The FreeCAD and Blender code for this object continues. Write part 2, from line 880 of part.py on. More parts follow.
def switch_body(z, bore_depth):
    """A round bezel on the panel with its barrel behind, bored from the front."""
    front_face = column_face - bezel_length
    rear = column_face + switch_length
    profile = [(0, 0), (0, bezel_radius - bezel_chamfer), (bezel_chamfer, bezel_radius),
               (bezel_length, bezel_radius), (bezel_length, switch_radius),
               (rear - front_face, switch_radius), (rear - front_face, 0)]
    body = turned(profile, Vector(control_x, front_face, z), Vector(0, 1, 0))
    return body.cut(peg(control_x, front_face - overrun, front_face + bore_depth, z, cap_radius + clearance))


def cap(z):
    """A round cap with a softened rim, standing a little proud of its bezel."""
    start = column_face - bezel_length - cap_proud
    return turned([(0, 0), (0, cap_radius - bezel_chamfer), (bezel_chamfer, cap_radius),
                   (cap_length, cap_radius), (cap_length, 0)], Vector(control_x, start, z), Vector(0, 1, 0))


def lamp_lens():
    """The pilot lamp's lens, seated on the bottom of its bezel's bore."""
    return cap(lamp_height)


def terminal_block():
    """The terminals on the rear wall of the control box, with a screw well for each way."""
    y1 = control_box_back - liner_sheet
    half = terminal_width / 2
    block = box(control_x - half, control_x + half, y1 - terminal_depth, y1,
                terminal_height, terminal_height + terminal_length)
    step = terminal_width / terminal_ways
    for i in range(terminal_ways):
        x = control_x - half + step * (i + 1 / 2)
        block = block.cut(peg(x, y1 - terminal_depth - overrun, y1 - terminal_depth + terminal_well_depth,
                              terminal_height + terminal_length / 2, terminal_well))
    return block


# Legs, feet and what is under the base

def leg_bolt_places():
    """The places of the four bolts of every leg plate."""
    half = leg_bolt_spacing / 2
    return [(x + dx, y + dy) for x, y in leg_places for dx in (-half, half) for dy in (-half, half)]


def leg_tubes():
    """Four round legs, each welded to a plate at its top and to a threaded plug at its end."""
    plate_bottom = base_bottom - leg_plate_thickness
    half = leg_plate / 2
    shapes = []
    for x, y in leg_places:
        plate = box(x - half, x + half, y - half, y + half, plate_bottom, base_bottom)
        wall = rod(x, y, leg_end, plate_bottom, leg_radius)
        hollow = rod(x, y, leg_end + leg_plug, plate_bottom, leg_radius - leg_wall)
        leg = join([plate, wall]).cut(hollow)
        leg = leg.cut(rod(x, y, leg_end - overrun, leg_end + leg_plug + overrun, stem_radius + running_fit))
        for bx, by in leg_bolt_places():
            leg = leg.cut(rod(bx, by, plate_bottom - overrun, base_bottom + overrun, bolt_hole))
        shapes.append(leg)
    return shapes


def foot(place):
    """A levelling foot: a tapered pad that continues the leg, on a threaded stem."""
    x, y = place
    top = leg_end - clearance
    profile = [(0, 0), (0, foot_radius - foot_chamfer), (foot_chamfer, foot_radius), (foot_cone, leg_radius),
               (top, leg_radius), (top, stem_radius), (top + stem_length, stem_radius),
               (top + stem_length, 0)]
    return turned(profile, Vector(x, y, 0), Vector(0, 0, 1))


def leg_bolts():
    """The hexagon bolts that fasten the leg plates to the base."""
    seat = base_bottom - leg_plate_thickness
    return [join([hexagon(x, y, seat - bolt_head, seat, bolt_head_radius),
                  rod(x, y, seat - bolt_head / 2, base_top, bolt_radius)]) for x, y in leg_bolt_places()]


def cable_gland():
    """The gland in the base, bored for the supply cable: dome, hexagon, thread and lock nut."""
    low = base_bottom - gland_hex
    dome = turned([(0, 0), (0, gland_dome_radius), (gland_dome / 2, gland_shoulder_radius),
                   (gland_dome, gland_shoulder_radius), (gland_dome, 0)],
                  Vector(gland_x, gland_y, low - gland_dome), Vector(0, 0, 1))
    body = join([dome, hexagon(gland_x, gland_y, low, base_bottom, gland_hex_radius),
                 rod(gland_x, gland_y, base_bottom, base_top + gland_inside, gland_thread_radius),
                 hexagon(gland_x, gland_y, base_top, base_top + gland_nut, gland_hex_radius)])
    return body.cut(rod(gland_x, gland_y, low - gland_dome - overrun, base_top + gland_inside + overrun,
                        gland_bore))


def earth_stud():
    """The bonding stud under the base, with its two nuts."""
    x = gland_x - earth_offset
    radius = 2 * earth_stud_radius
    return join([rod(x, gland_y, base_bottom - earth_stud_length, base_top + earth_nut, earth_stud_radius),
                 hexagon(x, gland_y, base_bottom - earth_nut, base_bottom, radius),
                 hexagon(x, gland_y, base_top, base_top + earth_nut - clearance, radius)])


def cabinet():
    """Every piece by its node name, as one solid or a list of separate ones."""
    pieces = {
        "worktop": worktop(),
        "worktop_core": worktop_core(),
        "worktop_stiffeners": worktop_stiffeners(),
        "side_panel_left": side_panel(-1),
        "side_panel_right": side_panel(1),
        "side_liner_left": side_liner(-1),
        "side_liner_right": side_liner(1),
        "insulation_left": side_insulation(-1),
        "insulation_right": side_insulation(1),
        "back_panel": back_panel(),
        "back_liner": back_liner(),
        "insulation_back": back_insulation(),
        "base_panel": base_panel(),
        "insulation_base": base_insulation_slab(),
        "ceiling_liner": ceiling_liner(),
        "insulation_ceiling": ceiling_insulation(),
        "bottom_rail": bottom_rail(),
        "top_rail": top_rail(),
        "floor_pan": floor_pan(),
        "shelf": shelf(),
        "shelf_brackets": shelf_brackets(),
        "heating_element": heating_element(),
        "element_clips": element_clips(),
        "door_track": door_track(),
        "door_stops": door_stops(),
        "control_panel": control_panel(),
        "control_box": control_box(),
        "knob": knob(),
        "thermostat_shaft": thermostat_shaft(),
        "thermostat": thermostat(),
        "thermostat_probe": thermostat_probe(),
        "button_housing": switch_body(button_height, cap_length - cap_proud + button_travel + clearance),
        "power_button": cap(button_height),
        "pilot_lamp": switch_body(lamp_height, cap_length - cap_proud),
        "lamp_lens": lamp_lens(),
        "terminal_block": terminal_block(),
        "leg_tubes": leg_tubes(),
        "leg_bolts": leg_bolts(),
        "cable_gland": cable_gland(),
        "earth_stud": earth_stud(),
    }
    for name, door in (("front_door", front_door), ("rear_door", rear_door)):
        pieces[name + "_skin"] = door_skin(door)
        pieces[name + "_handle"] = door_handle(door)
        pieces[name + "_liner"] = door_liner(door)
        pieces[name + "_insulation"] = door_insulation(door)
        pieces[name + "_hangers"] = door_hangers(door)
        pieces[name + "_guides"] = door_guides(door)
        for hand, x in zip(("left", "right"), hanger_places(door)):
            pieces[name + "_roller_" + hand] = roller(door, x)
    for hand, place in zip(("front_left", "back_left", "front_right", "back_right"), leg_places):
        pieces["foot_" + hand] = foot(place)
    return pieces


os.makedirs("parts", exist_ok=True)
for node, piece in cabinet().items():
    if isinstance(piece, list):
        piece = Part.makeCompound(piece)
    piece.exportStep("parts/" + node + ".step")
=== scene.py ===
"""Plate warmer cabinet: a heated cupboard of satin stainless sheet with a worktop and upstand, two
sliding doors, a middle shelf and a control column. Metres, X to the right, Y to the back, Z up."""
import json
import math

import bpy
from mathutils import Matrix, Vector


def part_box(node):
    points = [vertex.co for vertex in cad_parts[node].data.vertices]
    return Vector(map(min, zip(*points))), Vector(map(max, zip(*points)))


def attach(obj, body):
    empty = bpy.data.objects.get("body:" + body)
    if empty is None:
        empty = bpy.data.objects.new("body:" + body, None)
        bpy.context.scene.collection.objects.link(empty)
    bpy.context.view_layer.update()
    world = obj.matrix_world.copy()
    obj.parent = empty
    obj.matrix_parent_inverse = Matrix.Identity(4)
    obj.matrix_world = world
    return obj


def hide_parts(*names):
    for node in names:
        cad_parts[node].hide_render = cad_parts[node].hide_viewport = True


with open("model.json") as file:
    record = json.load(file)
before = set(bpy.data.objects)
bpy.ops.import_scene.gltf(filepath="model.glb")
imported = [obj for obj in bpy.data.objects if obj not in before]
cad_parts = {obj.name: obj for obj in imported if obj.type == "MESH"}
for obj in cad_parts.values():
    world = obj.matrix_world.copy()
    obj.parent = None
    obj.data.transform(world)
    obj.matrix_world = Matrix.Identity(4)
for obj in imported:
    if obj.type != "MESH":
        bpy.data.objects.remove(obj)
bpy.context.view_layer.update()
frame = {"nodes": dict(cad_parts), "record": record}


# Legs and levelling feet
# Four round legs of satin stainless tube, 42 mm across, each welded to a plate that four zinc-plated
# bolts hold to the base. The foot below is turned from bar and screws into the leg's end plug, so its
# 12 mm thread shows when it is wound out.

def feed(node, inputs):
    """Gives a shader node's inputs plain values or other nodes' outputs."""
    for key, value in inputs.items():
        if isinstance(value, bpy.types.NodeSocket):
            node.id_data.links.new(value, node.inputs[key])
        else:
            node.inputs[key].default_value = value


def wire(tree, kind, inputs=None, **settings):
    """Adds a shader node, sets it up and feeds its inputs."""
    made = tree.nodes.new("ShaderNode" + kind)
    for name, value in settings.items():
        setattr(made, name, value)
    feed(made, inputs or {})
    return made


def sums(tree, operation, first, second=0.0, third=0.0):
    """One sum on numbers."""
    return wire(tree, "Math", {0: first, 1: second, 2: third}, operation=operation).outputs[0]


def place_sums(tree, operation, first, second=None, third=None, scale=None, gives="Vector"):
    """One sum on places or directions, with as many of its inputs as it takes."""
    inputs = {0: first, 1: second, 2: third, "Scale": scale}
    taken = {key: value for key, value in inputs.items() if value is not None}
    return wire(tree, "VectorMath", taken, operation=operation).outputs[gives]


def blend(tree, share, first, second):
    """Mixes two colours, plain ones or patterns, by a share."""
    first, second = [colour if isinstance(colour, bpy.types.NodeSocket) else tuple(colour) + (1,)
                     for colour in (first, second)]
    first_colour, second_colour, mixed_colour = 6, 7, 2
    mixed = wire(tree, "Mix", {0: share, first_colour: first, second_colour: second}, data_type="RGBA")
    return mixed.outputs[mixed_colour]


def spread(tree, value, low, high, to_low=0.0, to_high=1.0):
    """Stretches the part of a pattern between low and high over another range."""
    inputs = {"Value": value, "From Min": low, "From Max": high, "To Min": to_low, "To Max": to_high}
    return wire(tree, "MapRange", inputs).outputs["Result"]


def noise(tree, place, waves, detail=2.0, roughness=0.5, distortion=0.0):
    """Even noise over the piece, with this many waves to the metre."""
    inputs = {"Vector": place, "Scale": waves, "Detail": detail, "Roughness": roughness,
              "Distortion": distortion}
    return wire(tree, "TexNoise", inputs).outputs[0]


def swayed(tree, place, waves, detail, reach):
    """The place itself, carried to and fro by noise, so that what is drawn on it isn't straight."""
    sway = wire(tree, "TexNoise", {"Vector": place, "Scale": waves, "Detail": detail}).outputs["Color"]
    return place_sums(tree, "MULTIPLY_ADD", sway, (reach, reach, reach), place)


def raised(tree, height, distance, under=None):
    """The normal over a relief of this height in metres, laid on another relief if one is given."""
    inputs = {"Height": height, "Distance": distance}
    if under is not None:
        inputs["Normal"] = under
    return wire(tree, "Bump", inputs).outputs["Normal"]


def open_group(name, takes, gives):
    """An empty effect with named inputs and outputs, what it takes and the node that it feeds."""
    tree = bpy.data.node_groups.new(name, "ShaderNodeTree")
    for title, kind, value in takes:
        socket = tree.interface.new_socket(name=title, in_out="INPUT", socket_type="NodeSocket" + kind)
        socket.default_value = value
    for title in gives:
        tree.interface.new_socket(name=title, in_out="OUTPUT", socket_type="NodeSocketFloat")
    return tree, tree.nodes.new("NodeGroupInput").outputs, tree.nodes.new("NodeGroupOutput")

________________

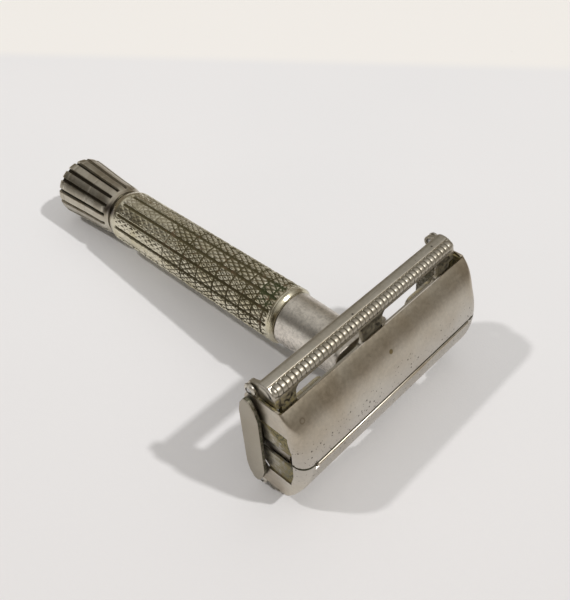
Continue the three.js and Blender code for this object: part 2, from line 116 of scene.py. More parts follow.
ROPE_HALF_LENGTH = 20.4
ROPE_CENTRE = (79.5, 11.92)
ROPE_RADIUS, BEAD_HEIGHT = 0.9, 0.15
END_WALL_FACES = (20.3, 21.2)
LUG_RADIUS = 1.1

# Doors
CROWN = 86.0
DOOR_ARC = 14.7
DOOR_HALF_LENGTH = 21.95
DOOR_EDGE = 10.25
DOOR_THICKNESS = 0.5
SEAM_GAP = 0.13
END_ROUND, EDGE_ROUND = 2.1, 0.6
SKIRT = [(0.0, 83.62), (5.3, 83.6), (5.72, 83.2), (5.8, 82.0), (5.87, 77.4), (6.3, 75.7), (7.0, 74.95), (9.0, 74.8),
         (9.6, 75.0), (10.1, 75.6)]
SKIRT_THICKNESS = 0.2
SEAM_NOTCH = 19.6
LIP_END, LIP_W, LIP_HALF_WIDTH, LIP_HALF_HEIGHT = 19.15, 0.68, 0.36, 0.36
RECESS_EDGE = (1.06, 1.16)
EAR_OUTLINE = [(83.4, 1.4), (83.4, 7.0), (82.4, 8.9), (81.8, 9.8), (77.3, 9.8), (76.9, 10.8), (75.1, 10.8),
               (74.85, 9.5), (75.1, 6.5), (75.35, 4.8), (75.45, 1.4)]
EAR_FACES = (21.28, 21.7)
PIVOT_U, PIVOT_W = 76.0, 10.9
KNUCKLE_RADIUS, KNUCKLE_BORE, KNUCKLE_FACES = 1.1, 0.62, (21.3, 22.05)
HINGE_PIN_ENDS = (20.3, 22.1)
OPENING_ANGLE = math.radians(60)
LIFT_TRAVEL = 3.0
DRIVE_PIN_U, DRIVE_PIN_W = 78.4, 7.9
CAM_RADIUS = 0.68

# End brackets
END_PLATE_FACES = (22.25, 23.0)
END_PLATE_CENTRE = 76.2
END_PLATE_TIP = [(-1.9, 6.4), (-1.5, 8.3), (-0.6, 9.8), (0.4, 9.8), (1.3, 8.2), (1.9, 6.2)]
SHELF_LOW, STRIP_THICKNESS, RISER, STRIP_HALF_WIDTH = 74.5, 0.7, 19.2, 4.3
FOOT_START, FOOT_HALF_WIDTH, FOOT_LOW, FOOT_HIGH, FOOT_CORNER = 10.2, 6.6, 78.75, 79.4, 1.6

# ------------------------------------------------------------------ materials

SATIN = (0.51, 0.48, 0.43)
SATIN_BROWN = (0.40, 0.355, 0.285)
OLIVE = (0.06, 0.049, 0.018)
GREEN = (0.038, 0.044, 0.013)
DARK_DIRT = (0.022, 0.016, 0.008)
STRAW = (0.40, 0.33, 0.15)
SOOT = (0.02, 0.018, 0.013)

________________

== Direction ==
Determine the number of lines in the records that include the string "this", and respond with that number only.

== Exercise output ==
4